How do we receive this resurrection and this life? By faith in Him. “He who believes in Me, though he may die, he shall live. And whoever lives and believes in Me shall never die.” In both the body and the spirit, there is death and there is life. We come to Him spiritually dead, He gives us spiritual life. When we believe in Him, though the body may die, the spirit lives on and will never die.

On another occasion, Jesus said.
Most assuredly, I say to you, he who hears My word and believes in Him who sent Me has everlasting life, and shall not come into judgment, but has passed from death into life. Most assuredly, I say to you, the hour is coming, and now is, when the dead will hear the voice of the Son of God; and those who hear will live. (John 5:24-25)
It is a spiritual resurrection He speaks of here, but there is also a physical resurrection coming, for He adds, “Do not marvel at this; for the hour is coming in which all who are in the graves will hear His voice and come forth” (John 5:28-29). So Martha was correct, there will be a resurrection of the body in the future, at the “last day.” Jesus gave us a glimpse when He called forth Lazarus from the grave — and Lazarus came back to life. But it is seen most powerfully and enduringly in the resurrection of Jesus Himself after three days in the tomb. It is important to note that He rose bodily from the grave, for as the “firstborn from the dead,” He is the guarantee of our own bodies being raised, we who believe in Him.

So there are two resurrections in view: one spiritual, the other physical. We receive them both by faith, for Jesus said, “Whoever believes in Me.” This presents us, then, with the question He asked Martha, “Do you believe this?”

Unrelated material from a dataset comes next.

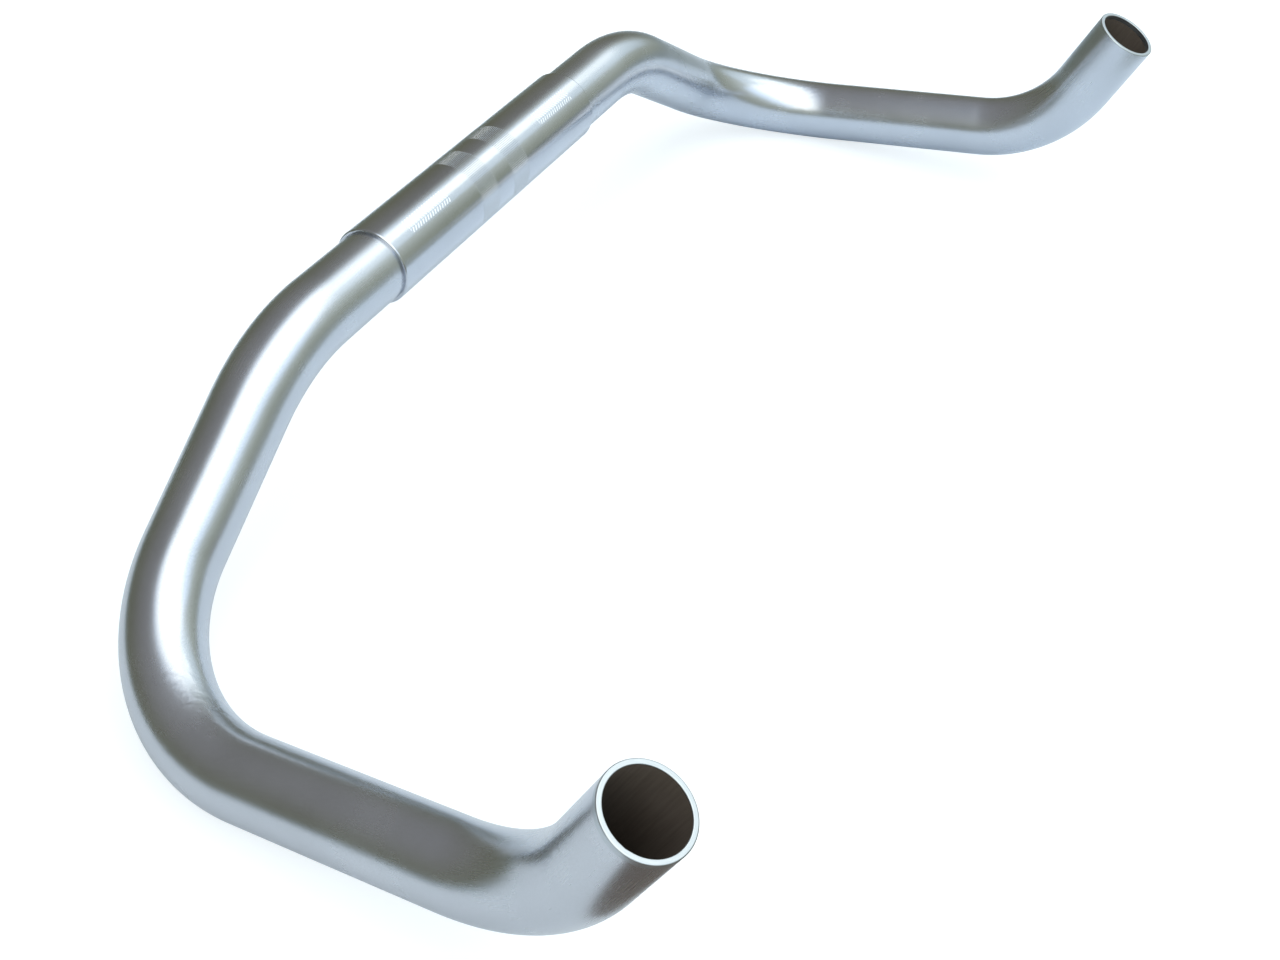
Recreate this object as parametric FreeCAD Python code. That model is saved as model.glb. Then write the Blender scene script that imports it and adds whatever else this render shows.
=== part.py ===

Now, faith is not passive but active. It is a verb as well as a noun. Though in English we have “faith” as the noun and “believe” as the verb, in Greek, they are both the same word. Faith is not just something we have but something we do. It is an action as well as a possession.

“Do you believe this?” Notice the tense. Jesus did not ask, “Did you believe this?” but “Do you believe this?” Faith is not about what you may have believed at some point in the past but about what you are believing now. That is the only question. Faith is always present tense — that is where the life is. God is eternal and the place where we meet Him is the present.

Jesus is the resurrection and the life. For those who believe in Him, there is spiritual resurrection now and bodily resurrection in the future. Do you believe this? That is the question the season of Easter presents to us.